** PROBLEM DESCRIPTION **
Beginning with the first line of the data below, extract each line up to and including the one containing "from mathutils import Matrix, Vector". Copy them exactly and add nothing.

START COLLECTED DATA

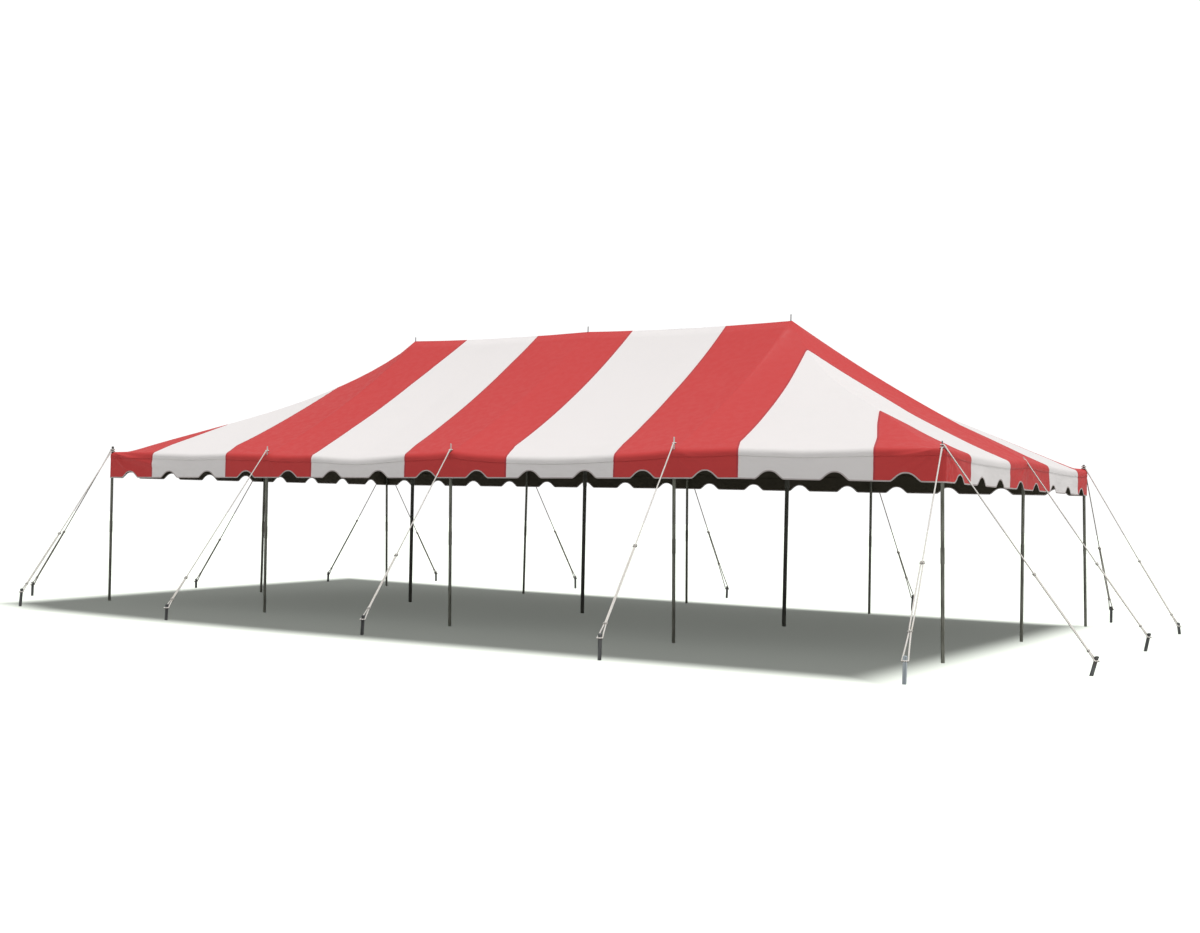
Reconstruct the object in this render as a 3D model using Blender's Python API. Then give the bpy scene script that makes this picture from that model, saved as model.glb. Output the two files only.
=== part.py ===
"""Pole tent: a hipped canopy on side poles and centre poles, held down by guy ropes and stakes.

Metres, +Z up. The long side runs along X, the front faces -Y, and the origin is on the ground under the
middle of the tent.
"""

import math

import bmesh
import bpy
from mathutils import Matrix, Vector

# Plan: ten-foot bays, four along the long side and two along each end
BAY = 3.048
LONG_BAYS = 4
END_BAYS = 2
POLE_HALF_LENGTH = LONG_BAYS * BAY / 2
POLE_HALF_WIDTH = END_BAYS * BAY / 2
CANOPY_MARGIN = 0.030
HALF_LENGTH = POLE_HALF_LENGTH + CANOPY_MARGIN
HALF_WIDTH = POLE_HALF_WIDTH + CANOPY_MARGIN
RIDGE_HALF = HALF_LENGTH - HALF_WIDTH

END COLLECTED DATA

** RESPONSE TO THE EXERCISE **
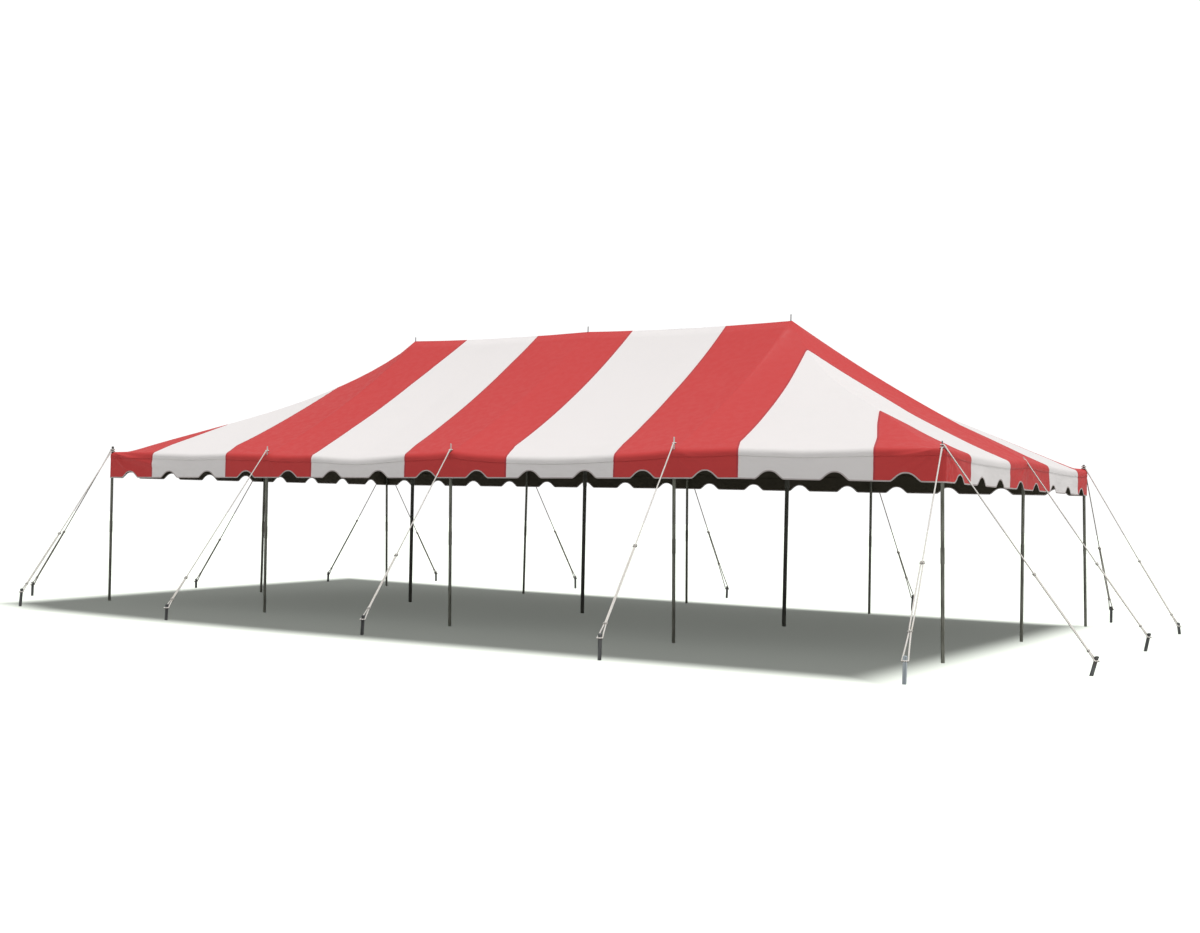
Reconstruct the object in this render as a 3D model using Blender's Python API. Then give the bpy scene script that makes this picture from that model, saved as model.glb. Output the two files only.
=== part.py ===
"""Pole tent: a hipped canopy on side poles and centre poles, held down by guy ropes and stakes.

Metres, +Z up. The long side runs along X, the front faces -Y, and the origin is on the ground under the
middle of the tent.
"""

import math

import bmesh
import bpy
from mathutils import Matrix, Vector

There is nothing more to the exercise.